▶ **Records from a data collection**
= = = =

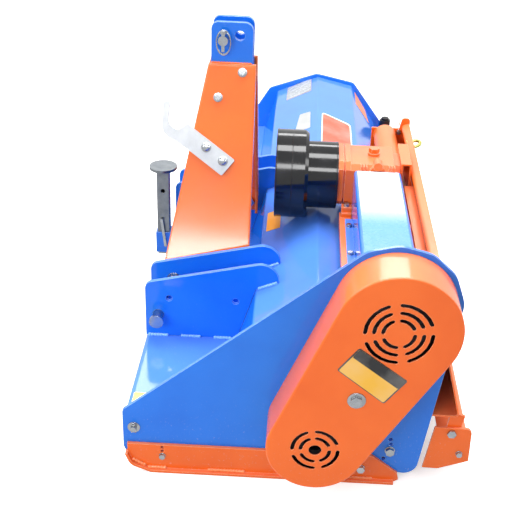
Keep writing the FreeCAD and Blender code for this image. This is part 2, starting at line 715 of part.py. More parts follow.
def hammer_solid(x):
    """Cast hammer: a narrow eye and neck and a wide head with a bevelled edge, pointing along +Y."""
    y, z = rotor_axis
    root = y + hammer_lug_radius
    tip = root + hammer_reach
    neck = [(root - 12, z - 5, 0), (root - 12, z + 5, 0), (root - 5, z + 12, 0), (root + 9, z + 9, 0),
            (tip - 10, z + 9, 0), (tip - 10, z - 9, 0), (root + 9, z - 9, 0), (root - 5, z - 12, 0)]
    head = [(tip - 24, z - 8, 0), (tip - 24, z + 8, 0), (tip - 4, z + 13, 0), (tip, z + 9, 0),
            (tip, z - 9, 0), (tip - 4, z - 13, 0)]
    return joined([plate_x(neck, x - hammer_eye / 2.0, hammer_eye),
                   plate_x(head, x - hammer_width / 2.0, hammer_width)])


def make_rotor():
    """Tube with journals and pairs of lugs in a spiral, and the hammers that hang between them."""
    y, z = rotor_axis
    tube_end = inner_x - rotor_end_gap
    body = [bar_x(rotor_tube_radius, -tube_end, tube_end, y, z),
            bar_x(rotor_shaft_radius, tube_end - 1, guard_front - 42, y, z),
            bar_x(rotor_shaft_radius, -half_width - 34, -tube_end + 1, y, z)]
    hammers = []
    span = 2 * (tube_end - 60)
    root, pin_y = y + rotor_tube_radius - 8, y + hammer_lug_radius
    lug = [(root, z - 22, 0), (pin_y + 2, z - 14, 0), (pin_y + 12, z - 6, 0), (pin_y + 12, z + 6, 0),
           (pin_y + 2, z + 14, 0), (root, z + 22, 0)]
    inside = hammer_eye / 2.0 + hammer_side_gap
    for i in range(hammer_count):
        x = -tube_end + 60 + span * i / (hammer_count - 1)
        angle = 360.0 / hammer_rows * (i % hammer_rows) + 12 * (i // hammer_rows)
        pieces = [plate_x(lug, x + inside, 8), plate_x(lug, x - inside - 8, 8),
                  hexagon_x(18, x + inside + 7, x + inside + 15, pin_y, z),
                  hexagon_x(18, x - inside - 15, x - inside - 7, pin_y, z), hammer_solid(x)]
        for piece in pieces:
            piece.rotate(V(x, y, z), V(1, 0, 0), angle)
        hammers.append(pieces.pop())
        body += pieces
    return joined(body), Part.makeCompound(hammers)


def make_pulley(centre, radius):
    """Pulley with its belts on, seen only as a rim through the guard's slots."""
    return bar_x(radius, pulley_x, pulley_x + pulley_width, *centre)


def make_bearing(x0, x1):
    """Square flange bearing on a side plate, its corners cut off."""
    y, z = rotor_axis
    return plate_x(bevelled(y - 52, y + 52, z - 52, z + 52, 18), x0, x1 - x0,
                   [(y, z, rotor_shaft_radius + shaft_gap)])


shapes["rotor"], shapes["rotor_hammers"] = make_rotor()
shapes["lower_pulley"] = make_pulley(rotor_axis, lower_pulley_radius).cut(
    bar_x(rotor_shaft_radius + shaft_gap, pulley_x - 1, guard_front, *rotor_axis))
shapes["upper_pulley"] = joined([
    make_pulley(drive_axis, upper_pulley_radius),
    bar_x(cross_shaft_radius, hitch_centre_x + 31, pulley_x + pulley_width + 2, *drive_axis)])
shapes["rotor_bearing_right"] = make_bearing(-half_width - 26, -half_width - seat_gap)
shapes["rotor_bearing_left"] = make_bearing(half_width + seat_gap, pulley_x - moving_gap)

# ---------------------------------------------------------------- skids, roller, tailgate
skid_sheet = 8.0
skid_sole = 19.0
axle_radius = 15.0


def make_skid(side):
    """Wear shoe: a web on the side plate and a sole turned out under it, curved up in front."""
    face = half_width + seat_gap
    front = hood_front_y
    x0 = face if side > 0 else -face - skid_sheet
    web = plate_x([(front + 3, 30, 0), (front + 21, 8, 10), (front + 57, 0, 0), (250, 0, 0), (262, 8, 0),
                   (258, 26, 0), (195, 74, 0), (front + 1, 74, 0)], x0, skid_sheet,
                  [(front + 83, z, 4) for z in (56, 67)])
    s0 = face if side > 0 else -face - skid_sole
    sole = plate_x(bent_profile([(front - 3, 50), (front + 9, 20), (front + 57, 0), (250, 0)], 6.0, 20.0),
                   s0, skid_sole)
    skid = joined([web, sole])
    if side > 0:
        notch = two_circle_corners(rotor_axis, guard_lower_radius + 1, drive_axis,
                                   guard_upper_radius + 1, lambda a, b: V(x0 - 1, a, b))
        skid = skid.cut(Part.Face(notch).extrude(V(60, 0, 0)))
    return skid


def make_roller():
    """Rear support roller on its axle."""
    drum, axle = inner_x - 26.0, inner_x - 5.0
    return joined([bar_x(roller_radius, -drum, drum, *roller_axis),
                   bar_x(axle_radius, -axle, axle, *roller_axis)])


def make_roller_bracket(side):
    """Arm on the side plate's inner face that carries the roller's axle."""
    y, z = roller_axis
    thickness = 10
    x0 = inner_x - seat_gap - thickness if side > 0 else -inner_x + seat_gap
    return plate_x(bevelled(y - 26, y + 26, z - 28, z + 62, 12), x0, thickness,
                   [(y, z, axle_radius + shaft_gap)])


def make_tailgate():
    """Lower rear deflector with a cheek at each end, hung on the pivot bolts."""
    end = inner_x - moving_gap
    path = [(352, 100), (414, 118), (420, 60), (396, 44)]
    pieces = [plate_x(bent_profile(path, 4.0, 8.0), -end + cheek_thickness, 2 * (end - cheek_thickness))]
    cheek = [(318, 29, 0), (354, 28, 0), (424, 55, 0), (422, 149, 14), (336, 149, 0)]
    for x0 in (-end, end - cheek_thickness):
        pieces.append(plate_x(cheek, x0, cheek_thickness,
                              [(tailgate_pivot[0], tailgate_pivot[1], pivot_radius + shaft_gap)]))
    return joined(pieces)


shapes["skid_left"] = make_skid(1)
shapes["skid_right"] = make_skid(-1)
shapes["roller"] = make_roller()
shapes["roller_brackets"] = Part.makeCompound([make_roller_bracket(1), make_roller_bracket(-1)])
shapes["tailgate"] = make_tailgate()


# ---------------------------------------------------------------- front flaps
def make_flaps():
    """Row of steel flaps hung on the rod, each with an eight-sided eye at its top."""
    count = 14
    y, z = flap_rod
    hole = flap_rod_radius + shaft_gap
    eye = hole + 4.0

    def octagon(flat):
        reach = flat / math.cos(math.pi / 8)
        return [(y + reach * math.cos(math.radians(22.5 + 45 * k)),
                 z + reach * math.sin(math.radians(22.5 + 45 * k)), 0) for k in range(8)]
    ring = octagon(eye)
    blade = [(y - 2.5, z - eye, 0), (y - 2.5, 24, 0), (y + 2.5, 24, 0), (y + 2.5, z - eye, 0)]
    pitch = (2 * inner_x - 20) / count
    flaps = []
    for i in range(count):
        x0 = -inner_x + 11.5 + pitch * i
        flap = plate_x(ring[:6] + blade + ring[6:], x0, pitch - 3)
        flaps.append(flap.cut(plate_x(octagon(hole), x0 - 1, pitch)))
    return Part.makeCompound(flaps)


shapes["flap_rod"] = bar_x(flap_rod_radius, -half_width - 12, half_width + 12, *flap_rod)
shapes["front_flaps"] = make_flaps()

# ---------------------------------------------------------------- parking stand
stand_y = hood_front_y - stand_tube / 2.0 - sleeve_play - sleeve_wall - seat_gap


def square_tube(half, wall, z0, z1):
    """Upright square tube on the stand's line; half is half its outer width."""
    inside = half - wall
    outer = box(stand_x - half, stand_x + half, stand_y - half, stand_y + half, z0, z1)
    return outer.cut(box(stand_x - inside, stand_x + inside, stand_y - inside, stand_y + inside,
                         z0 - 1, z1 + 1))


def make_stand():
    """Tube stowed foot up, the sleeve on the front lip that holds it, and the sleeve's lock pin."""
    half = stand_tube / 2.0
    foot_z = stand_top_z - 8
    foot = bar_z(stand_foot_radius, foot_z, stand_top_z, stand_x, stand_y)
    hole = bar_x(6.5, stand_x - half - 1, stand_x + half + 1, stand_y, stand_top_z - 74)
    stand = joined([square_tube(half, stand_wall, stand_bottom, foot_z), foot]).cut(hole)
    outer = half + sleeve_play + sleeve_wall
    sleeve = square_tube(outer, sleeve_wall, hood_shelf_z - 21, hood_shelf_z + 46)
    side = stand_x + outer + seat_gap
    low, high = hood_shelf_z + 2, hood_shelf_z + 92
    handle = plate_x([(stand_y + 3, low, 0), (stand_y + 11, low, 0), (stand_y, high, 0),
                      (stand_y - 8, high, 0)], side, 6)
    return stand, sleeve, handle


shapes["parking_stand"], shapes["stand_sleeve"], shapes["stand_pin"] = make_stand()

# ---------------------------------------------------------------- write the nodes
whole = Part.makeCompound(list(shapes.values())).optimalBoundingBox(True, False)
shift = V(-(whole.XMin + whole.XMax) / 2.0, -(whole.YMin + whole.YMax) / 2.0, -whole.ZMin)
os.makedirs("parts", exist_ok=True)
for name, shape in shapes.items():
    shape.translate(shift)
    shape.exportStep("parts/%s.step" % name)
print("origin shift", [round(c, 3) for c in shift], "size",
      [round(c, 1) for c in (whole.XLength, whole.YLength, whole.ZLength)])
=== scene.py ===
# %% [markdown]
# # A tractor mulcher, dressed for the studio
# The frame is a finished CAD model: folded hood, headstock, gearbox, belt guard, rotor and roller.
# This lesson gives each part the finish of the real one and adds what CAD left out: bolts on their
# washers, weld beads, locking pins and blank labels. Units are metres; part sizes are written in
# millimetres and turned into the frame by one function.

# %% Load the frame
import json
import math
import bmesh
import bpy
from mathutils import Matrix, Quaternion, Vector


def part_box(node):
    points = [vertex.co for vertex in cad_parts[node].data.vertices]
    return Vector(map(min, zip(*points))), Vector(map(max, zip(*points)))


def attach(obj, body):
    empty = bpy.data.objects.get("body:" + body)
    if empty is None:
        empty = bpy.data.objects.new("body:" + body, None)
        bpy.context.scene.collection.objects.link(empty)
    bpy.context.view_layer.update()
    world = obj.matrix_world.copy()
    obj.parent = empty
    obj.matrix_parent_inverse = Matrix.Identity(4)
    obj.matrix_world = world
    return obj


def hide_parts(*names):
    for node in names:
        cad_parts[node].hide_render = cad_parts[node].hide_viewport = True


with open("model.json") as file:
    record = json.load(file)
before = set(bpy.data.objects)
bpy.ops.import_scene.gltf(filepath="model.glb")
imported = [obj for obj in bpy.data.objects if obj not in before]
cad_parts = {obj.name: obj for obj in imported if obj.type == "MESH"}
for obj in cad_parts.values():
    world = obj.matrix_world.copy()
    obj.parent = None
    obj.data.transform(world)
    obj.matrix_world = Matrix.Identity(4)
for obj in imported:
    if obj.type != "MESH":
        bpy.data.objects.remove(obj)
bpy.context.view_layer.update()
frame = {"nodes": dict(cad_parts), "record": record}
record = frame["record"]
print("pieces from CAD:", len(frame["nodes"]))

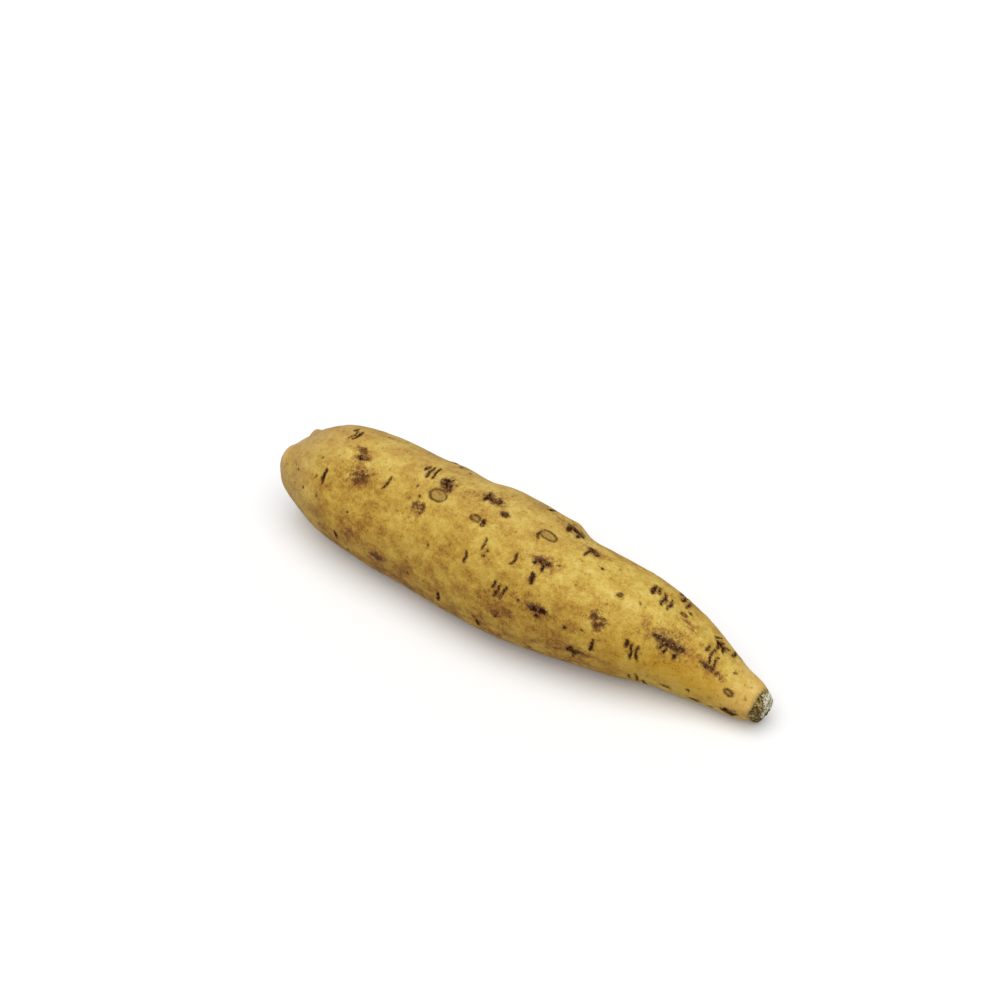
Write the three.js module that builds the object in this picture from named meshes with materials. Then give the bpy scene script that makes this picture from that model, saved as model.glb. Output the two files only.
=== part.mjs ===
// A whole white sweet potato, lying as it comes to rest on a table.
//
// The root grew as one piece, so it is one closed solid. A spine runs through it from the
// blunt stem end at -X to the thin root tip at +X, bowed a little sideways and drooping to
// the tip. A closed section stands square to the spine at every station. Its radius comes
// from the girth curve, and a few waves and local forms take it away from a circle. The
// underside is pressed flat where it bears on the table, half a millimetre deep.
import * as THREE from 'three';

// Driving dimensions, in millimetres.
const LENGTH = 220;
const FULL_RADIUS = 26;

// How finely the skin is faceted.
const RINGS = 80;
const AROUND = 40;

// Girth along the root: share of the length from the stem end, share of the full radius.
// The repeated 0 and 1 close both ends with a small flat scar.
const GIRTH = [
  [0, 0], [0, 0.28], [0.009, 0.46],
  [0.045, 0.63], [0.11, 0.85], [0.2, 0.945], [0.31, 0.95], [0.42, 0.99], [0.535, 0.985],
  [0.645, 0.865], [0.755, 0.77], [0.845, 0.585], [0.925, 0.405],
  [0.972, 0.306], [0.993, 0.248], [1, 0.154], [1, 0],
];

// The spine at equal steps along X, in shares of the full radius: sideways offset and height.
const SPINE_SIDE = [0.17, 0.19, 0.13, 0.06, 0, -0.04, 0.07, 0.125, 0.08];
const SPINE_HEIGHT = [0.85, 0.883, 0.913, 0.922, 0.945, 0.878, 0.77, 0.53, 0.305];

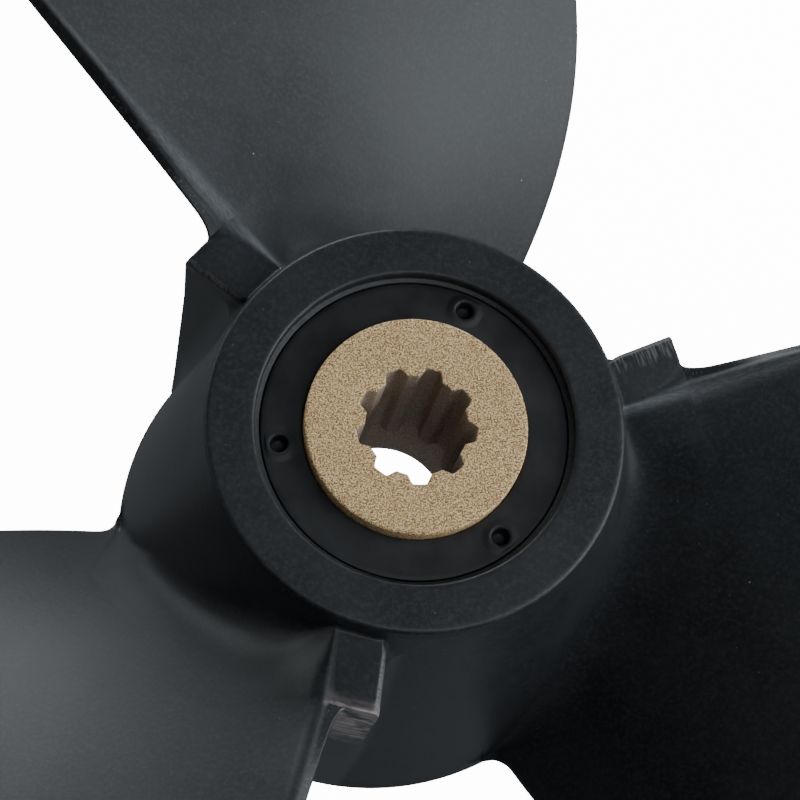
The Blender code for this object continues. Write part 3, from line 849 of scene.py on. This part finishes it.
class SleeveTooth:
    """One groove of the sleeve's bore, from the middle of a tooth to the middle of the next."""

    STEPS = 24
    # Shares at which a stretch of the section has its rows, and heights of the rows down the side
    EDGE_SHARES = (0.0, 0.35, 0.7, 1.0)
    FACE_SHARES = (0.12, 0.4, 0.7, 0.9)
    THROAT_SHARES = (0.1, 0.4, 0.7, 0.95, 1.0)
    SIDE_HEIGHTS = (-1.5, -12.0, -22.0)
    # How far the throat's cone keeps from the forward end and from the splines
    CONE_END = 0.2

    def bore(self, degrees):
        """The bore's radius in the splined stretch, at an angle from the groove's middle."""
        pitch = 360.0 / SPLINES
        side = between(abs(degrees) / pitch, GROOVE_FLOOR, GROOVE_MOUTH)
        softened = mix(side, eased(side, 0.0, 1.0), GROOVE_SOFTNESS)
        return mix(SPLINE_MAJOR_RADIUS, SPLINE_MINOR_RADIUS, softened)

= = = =

▶ **WHAT IS ASKED**
Give again the lines from the one with "write the nodes" to the one with "obj.parent = None", both lines included, exactly and with no other line.

▶ **RESULT**
# ---------------------------------------------------------------- write the nodes
whole = Part.makeCompound(list(shapes.values())).optimalBoundingBox(True, False)
shift = V(-(whole.XMin + whole.XMax) / 2.0, -(whole.YMin + whole.YMax) / 2.0, -whole.ZMin)
os.makedirs("parts", exist_ok=True)
for name, shape in shapes.items():
    shape.translate(shift)
    shape.exportStep("parts/%s.step" % name)
print("origin shift", [round(c, 3) for c in shift], "size",
      [round(c, 1) for c in (whole.XLength, whole.YLength, whole.ZLength)])
=== scene.py ===
# %% [markdown]
# # A tractor mulcher, dressed for the studio
# The frame is a finished CAD model: folded hood, headstock, gearbox, belt guard, rotor and roller.
# This lesson gives each part the finish of the real one and adds what CAD left out: bolts on their
# washers, weld beads, locking pins and blank labels. Units are metres; part sizes are written in
# millimetres and turned into the frame by one function.

# %% Load the frame
import json
import math
import bmesh
import bpy
from mathutils import Matrix, Quaternion, Vector


def part_box(node):
    points = [vertex.co for vertex in cad_parts[node].data.vertices]
    return Vector(map(min, zip(*points))), Vector(map(max, zip(*points)))


def attach(obj, body):
    empty = bpy.data.objects.get("body:" + body)
    if empty is None:
        empty = bpy.data.objects.new("body:" + body, None)
        bpy.context.scene.collection.objects.link(empty)
    bpy.context.view_layer.update()
    world = obj.matrix_world.copy()
    obj.parent = empty
    obj.matrix_parent_inverse = Matrix.Identity(4)
    obj.matrix_world = world
    return obj


def hide_parts(*names):
    for node in names:
        cad_parts[node].hide_render = cad_parts[node].hide_viewport = True


with open("model.json") as file:
    record = json.load(file)
before = set(bpy.data.objects)
bpy.ops.import_scene.gltf(filepath="model.glb")
imported = [obj for obj in bpy.data.objects if obj not in before]
cad_parts = {obj.name: obj for obj in imported if obj.type == "MESH"}
for obj in cad_parts.values():
    world = obj.matrix_world.copy()
    obj.parent = None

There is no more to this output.